Well, Paul, I have multiple sclerosis and it hurts like hell to climb up and down a ladder; hurts really bad to put a chalk-line grid on the ceiling so the tiles line up perfectly; and oh, my how it hurts to reach up over head and stick tiles into the grid. And, of course, it was madding to find no matter what, the cut of the edges would make it a mess. It was physical pain compounded by emotional frustration a combination of pain which is difficult to describe.

There was no way you could have known about my MS, and no reason you should have cared. But even without such knowing, care you did, and your kindness and genuine consideration are of greater value than any amount of money I could have put into the project.

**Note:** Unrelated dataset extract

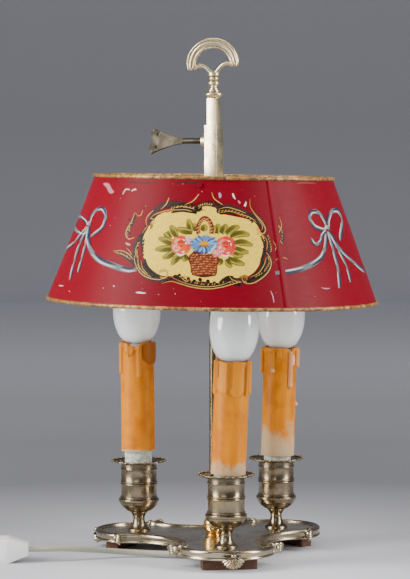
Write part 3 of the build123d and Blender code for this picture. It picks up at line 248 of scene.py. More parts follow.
class Shader:
    """A new material: a Principled shader and the nodes that feed it."""

    def __init__(self, name, **constants):
        self.material = bpy.data.materials.new(name)
        self.material.use_nodes = True
        self.nodes, self.links = self.material.node_tree.nodes, self.material.node_tree.links
        self.nodes.clear()
        self.surface = self.nodes.new("ShaderNodeBsdfPrincipled")
        end = self.nodes.new("ShaderNodeOutputMaterial")
        self.links.new(self.surface.outputs[0], end.inputs[0])
        self.place = self.node("ShaderNodeTexCoord", output="Object")
        self.finish(**constants)

    def put(self, socket, value):
        if isinstance(value, Socket):
            self.links.new(value.output, socket)
        elif isinstance(socket.default_value, float) or isinstance(value, (int, float)):
            socket.default_value = value
        else:
            value = tuple(value)
            socket.default_value = value + (1,) * (len(socket.default_value) - len(value))

    def node(self, kind, inputs=None, output=0, stops=None, **options):
        """Any node: its options first, then the values or links of its sockets."""
        made = self.nodes.new(kind)
        for label, value in options.items():
            setattr(made, label, value)
        if stops:
            ramp = made.color_ramp
            while len(ramp.elements) < len(stops):
                ramp.elements.new(0.5)
            for element, (place, colour) in zip(ramp.elements, stops):
                element.position, element.color = place, (*colour, 1)
        for key, value in (inputs or {}).items():
            self.put(made.inputs[key], value)
        return Socket(self, made.outputs[output])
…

Long after you put this email away, long after you will have forgotten me as a customer, I will still be looking up at my ceiling (this is most definitely the last time I will be doing this sort of over-my-head home improvement project) and when I do, I will remember you, your work ethic, your professional help, and your personal kindness … I will remember my Customer Service experience at and so will any one I know who is looking to remodel their home. This I promise you, and the company.

I do not know if Scott is a Team Leader, but whether he is or not, I know he helped with solution ideas, and so I hope you will share this letter of appreciation with him, too. I also request you forward it on to whomever is in management, so they too will know the kind of quality work you do, and the kind of experience your Customers enjoy when working with you.